Do this: Give the data a second time, exactly and in full.
^^^^^^^^^^^^^^^^
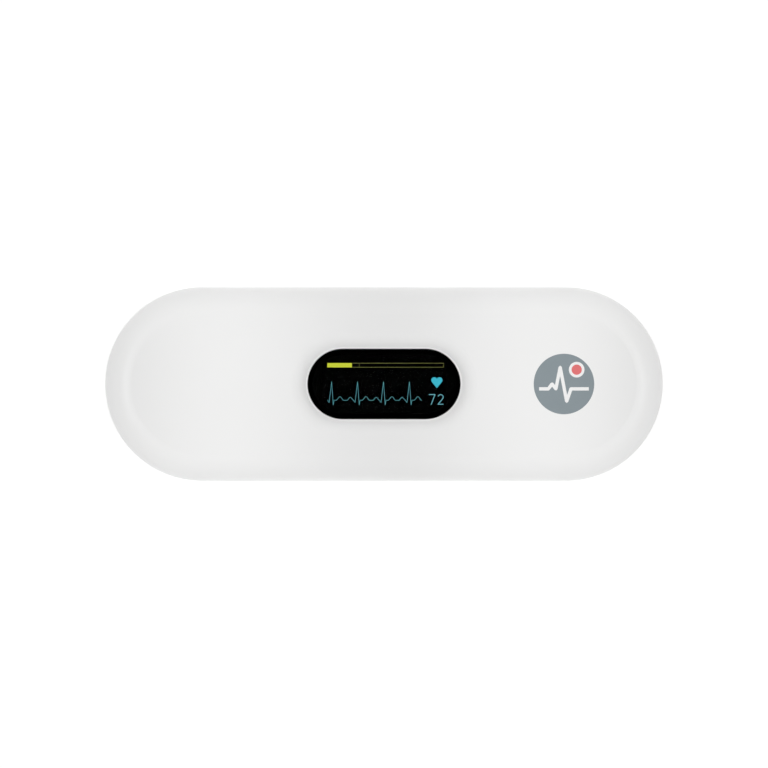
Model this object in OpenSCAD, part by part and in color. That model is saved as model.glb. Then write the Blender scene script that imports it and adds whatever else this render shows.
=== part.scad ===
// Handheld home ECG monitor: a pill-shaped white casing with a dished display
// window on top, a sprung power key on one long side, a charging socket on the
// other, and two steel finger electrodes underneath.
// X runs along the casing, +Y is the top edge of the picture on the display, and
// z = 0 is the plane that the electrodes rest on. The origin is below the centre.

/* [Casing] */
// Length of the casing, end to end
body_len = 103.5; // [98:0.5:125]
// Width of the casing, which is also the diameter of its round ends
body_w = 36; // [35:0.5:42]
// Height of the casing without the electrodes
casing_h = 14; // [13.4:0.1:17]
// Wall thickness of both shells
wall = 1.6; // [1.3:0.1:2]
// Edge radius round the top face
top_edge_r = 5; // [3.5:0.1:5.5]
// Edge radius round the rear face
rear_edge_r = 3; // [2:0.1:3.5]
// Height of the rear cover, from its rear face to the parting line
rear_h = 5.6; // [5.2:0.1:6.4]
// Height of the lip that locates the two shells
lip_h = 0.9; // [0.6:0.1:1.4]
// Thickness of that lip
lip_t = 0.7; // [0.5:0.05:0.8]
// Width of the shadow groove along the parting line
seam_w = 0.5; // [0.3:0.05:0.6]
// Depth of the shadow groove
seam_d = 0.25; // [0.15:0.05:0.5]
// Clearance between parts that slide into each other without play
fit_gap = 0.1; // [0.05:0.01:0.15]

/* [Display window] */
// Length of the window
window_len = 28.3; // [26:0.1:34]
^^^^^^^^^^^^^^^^
Result of this exercise:
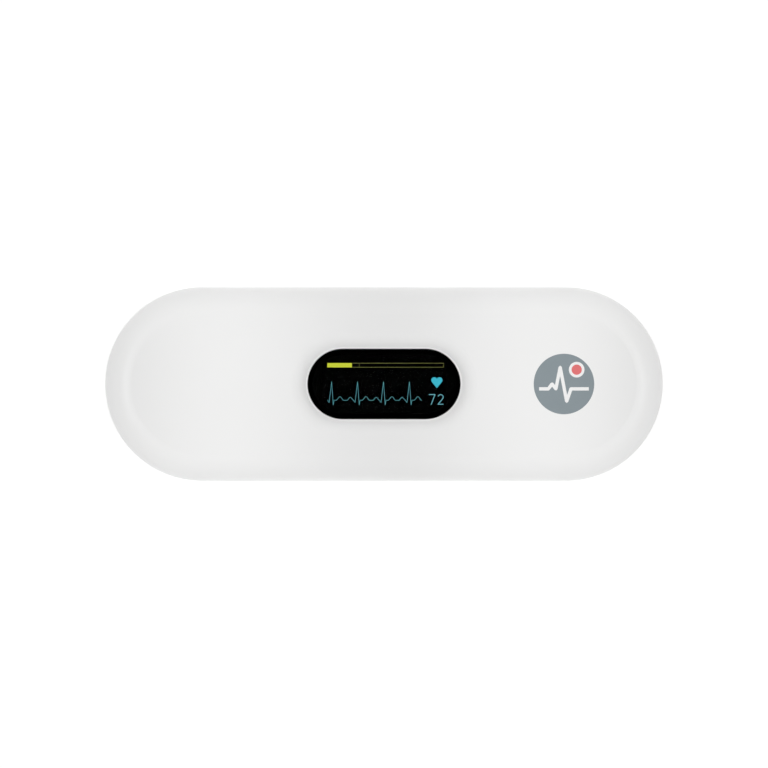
Model this object in OpenSCAD, part by part and in color. That model is saved as model.glb. Then write the Blender scene script that imports it and adds whatever else this render shows.
=== part.scad ===
// Handheld home ECG monitor: a pill-shaped white casing with a dished display
// window on top, a sprung power key on one long side, a charging socket on the
// other, and two steel finger electrodes underneath.
// X runs along the casing, +Y is the top edge of the picture on the display, and
// z = 0 is the plane that the electrodes rest on. The origin is below the centre.

/* [Casing] */
// Length of the casing, end to end
body_len = 103.5; // [98:0.5:125]
// Width of the casing, which is also the diameter of its round ends
body_w = 36; // [35:0.5:42]
// Height of the casing without the electrodes
casing_h = 14; // [13.4:0.1:17]
// Wall thickness of both shells
wall = 1.6; // [1.3:0.1:2]
// Edge radius round the top face
top_edge_r = 5; // [3.5:0.1:5.5]
// Edge radius round the rear face
rear_edge_r = 3; // [2:0.1:3.5]
// Height of the rear cover, from its rear face to the parting line
rear_h = 5.6; // [5.2:0.1:6.4]
// Height of the lip that locates the two shells
lip_h = 0.9; // [0.6:0.1:1.4]
// Thickness of that lip
lip_t = 0.7; // [0.5:0.05:0.8]
// Width of the shadow groove along the parting line
seam_w = 0.5; // [0.3:0.05:0.6]
// Depth of the shadow groove
seam_d = 0.25; // [0.15:0.05:0.5]
// Clearance between parts that slide into each other without play
fit_gap = 0.1; // [0.05:0.01:0.15]

/* [Display window] */
// Length of the window
window_len = 28.3; // [26:0.1:34]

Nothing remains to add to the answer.